• GIVEN DATA

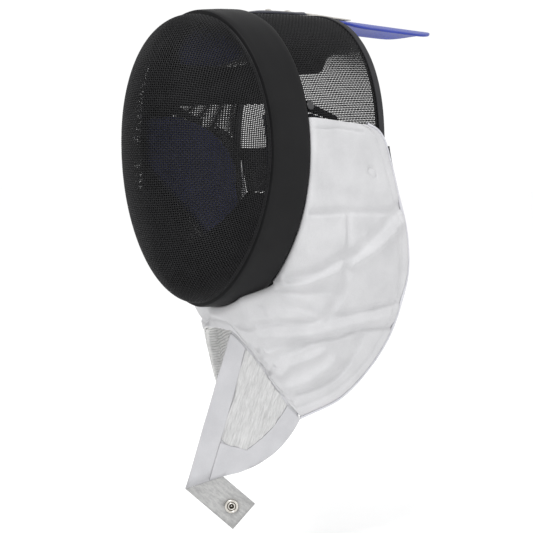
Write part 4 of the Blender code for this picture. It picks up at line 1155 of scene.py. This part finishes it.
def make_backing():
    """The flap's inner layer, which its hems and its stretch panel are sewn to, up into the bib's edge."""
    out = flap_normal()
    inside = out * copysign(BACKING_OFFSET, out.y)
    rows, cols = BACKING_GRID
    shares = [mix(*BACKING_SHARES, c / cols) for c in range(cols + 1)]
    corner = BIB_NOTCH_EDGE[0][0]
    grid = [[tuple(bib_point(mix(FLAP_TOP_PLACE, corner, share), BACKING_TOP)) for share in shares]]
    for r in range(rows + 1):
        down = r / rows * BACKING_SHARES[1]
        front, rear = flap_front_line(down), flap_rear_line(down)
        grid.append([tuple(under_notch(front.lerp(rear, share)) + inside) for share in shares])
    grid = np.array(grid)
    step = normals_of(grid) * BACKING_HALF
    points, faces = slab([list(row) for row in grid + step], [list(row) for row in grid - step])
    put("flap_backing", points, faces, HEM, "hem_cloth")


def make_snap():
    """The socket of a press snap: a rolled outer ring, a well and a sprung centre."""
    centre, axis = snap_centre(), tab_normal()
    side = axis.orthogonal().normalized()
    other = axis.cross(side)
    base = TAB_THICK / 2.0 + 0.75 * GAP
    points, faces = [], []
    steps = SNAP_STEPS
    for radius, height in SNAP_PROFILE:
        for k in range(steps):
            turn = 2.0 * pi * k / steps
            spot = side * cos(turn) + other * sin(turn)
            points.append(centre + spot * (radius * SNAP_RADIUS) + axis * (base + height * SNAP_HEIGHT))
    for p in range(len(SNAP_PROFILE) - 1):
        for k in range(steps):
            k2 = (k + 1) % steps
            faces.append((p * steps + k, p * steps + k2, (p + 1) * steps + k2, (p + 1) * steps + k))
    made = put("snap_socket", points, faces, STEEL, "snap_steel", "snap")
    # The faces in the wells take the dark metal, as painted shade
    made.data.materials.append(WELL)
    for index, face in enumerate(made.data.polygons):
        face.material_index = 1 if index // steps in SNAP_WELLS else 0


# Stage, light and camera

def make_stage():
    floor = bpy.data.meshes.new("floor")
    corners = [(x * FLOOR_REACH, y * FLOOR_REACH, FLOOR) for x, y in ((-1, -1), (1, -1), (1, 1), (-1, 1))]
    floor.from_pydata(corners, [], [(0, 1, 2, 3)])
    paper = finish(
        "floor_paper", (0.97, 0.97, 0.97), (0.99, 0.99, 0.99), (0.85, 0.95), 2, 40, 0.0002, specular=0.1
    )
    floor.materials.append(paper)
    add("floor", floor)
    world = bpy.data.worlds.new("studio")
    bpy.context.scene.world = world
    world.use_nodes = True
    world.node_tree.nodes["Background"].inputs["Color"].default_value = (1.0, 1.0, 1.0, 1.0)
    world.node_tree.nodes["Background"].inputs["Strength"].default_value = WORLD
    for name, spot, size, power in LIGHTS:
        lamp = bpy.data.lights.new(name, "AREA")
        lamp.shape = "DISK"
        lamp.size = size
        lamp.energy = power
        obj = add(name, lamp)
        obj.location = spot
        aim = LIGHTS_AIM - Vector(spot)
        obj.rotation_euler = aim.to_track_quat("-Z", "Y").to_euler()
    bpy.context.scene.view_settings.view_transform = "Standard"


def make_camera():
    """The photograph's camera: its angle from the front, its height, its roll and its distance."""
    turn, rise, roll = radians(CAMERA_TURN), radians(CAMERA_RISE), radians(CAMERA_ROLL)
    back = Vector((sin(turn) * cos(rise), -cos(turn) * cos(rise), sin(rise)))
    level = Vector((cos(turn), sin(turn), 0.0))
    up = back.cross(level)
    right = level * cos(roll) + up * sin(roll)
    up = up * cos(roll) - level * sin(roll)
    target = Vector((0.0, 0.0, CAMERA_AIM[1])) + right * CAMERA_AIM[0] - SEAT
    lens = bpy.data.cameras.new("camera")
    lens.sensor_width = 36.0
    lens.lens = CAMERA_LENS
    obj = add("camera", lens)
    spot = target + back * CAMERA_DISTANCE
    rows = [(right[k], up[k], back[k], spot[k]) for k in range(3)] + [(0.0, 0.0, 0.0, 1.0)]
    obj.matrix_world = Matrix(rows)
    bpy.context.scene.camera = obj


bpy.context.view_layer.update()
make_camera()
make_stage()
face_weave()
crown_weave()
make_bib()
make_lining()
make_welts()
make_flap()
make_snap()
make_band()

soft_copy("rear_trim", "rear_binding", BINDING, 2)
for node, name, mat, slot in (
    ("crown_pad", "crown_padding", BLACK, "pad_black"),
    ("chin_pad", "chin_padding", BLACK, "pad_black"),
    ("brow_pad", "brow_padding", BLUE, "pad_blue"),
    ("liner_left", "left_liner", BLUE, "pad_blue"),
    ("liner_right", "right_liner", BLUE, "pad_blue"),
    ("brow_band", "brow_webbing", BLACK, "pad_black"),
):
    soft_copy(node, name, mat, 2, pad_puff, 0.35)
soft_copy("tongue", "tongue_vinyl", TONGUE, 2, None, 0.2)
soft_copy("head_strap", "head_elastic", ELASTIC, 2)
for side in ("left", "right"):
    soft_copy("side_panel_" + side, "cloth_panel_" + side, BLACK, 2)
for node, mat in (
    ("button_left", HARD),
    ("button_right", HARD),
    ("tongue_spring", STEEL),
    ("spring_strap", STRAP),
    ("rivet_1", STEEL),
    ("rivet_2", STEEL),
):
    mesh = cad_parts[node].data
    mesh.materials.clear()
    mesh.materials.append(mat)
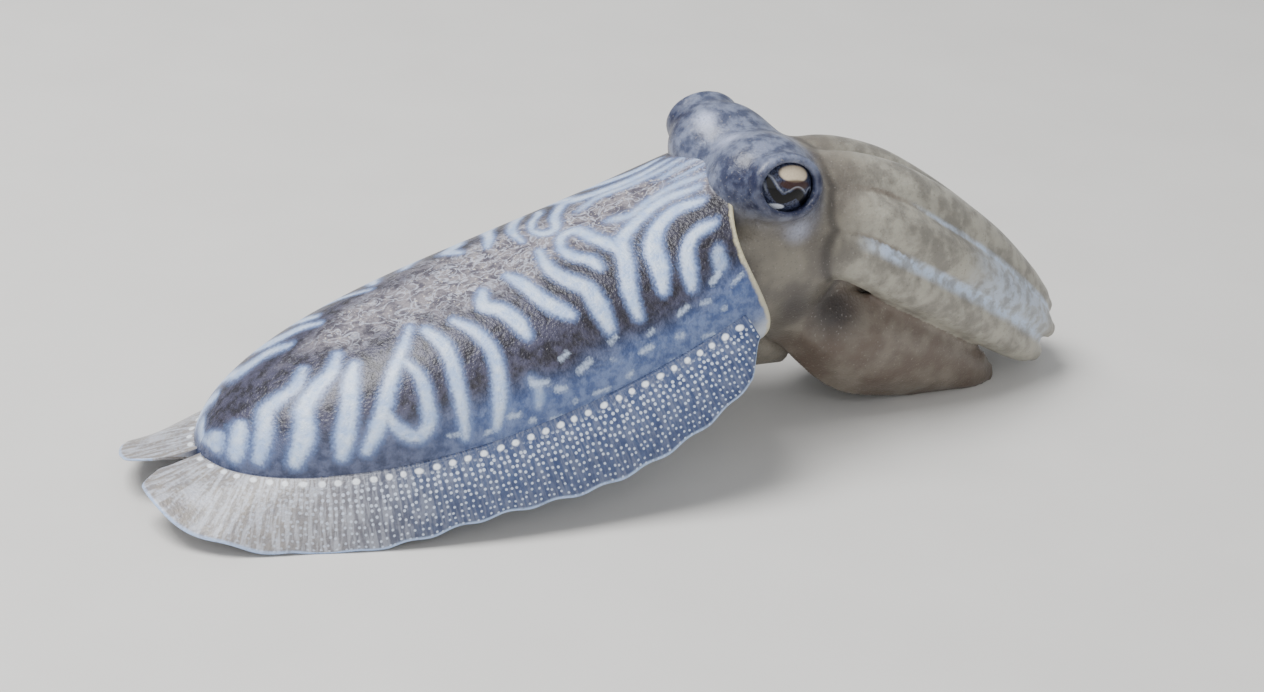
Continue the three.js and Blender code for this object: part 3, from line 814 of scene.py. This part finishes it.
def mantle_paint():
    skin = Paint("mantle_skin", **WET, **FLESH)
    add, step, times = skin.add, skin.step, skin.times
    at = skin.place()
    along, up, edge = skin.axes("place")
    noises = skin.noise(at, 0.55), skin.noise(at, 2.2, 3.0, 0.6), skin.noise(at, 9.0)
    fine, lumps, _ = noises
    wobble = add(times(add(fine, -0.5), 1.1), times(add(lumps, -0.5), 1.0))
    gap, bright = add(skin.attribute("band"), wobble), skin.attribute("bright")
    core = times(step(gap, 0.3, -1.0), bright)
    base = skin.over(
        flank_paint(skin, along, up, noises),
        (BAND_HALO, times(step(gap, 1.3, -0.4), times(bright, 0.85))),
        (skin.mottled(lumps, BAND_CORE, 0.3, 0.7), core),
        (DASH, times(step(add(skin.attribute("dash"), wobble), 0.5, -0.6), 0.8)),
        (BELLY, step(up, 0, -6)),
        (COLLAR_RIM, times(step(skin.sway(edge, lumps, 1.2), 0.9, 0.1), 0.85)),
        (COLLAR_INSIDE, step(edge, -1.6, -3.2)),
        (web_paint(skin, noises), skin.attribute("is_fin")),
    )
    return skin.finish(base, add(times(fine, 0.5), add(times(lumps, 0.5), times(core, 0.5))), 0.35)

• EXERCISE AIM
Reproduce precisely the span of lines that begins at the line containing "Continue the three.js" and ends with the last line of the listing.

• THE RESPONSE
Continue the three.js and Blender code for this object: part 3, from line 814 of scene.py. This part finishes it.
def mantle_paint():
    skin = Paint("mantle_skin", **WET, **FLESH)
    add, step, times = skin.add, skin.step, skin.times
    at = skin.place()
    along, up, edge = skin.axes("place")
    noises = skin.noise(at, 0.55), skin.noise(at, 2.2, 3.0, 0.6), skin.noise(at, 9.0)
    fine, lumps, _ = noises
    wobble = add(times(add(fine, -0.5), 1.1), times(add(lumps, -0.5), 1.0))
    gap, bright = add(skin.attribute("band"), wobble), skin.attribute("bright")
    core = times(step(gap, 0.3, -1.0), bright)
    base = skin.over(
        flank_paint(skin, along, up, noises),
        (BAND_HALO, times(step(gap, 1.3, -0.4), times(bright, 0.85))),
        (skin.mottled(lumps, BAND_CORE, 0.3, 0.7), core),
        (DASH, times(step(add(skin.attribute("dash"), wobble), 0.5, -0.6), 0.8)),
        (BELLY, step(up, 0, -6)),
        (COLLAR_RIM, times(step(skin.sway(edge, lumps, 1.2), 0.9, 0.1), 0.85)),
        (COLLAR_INSIDE, step(edge, -1.6, -3.2)),
        (web_paint(skin, noises), skin.attribute("is_fin")),
    )
    return skin.finish(base, add(times(fine, 0.5), add(times(lumps, 0.5), times(core, 0.5))), 0.35)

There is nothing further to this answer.